4. The origin of the Western sectaries, so-called, under the common name of Waldenses, has been the subject of much controversy. One class of writers, favorable to Romanism, with the view of involving them in the common charge of Manicheism, have endeavored to prove that their opinions were of Eastern, or Paulician origin; while the opposite party affirm that they were free from the Manichean error, and that they have been the inheritors and maintainers, from father to son, of a pure and scriptural Christianity, from the time of Constantine, if not from the days of the apostles.

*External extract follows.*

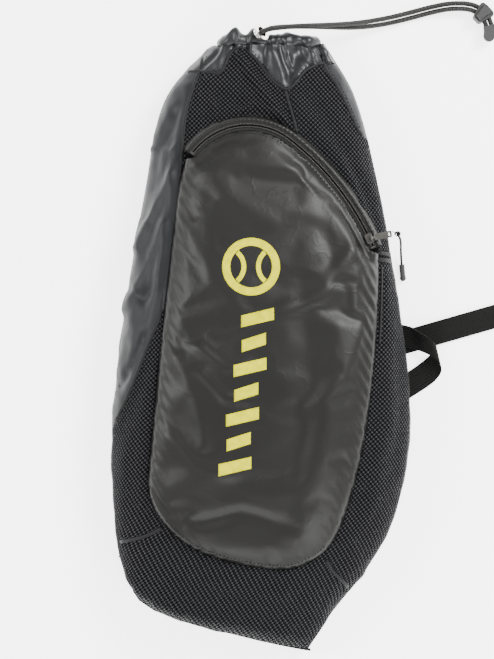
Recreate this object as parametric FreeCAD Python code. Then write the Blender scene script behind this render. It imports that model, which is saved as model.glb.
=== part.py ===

But as it is not so much our object at present to trace the history of these ancient, simple, and devoted christian people, as to bring out another feature of the papacy under Innocent, in its most fully expressed blasphemy and cruelty; we will merely satisfy the reader as to who these people were, and as to the scene of their slaughter. "The terms," says Dr. Gilly, "Vaudois in French, Vallenses in Latin, Valdisi in Italian, and Waldenses in English ecclesiastical history, signifying nothing more or less than 'men of the valleys;' and as the valleys of Piedmont have had the honor of producing a race of people who have remained true to the faith introduced by the first missionaries who preached Christianity in those regions, the synonyms have been adopted as the distinguishing names of a religious community, faithful to the primitive creed, and free from the corruptions of the church of Rome."

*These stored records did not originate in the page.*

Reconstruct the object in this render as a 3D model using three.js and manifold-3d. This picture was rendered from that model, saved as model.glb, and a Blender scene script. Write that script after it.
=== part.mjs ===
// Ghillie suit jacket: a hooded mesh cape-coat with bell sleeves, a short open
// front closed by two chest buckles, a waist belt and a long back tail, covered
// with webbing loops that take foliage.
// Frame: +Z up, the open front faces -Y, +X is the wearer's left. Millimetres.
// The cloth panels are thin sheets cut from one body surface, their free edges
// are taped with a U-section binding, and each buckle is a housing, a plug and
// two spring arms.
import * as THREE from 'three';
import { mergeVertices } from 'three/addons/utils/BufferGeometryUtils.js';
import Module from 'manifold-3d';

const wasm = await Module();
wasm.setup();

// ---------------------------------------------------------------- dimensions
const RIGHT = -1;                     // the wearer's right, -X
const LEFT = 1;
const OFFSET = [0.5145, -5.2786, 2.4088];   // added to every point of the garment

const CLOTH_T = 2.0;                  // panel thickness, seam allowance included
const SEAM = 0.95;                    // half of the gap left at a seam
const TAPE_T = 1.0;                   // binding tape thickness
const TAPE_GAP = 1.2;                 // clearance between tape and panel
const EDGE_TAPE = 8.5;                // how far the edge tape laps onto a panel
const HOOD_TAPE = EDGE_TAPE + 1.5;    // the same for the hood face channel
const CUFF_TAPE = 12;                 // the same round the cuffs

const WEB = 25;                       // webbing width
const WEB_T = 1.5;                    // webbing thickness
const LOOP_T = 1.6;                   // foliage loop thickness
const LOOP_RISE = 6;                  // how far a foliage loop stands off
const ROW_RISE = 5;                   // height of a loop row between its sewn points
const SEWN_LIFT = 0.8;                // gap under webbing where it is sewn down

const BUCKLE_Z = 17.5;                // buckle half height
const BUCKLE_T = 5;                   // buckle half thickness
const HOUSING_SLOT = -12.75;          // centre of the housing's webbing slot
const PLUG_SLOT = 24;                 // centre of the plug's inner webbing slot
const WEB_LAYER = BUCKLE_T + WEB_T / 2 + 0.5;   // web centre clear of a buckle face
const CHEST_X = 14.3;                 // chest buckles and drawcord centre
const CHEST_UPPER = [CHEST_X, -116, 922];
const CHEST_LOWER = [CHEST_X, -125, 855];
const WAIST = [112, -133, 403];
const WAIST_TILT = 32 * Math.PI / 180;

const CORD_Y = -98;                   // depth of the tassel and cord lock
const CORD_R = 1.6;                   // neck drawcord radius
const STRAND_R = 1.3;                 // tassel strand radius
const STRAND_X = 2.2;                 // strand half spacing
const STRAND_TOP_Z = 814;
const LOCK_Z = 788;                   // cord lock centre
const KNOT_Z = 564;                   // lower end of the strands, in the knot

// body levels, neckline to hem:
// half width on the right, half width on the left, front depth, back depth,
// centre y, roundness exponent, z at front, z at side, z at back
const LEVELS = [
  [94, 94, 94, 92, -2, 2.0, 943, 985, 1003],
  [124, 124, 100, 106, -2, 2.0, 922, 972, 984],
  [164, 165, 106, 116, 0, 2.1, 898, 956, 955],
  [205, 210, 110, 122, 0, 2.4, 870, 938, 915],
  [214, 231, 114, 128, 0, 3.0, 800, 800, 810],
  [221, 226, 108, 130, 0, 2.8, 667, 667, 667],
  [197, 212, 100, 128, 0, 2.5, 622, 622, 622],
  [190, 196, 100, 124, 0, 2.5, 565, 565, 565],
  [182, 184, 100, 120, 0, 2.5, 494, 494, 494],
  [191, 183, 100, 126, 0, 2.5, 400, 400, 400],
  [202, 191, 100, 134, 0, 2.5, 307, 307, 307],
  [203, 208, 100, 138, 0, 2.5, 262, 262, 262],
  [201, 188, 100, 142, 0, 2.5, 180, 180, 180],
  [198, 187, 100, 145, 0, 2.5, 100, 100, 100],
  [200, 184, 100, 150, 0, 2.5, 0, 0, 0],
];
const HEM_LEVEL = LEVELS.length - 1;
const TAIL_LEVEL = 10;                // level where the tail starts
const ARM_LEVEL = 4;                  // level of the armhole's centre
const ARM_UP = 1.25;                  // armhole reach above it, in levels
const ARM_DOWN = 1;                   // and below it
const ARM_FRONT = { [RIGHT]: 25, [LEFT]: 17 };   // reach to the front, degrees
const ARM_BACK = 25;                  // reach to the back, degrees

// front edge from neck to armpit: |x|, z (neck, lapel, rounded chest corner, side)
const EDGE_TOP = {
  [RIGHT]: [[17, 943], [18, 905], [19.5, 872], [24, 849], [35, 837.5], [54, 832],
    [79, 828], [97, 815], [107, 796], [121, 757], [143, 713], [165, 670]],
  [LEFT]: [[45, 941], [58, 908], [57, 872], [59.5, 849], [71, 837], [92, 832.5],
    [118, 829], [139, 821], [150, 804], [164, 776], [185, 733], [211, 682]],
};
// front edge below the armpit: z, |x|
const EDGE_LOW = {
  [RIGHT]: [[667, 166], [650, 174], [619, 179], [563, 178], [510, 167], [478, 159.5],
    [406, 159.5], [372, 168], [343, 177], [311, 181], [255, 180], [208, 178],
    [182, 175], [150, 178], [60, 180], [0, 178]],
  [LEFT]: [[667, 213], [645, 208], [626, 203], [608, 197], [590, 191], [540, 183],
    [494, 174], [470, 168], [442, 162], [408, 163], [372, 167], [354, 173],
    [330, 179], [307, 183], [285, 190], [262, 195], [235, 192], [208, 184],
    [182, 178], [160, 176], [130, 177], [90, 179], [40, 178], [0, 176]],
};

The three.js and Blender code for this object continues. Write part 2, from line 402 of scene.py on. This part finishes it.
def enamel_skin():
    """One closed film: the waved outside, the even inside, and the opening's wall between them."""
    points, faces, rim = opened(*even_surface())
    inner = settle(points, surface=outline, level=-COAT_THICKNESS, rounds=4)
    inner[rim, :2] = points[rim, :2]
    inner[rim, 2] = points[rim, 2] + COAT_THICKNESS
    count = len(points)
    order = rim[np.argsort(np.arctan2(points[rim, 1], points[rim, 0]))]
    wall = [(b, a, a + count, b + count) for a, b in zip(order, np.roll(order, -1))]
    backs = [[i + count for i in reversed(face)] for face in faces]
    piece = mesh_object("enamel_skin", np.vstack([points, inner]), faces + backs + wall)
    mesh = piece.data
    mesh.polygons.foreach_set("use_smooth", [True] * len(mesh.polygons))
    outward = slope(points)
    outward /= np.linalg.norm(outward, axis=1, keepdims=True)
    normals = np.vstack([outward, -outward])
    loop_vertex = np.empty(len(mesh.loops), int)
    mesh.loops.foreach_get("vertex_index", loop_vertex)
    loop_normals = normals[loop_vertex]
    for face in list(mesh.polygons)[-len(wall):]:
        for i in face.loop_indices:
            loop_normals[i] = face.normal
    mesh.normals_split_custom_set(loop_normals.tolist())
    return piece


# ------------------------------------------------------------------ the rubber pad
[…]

The Albigenses, though essentially one with the Waldenses in matters of faith, were so called because the greater part of Narbonnese-Gaul which they inhabited was called Albigesium, or from Albi, a town in Languedoc. The Alps separated the two communities. God found an asylum for the Waldenses in the valleys on the eastern side, and for the Albigenses in the valleys on the western side, of that great mountain range, where they were preserved and fortified for many centuries.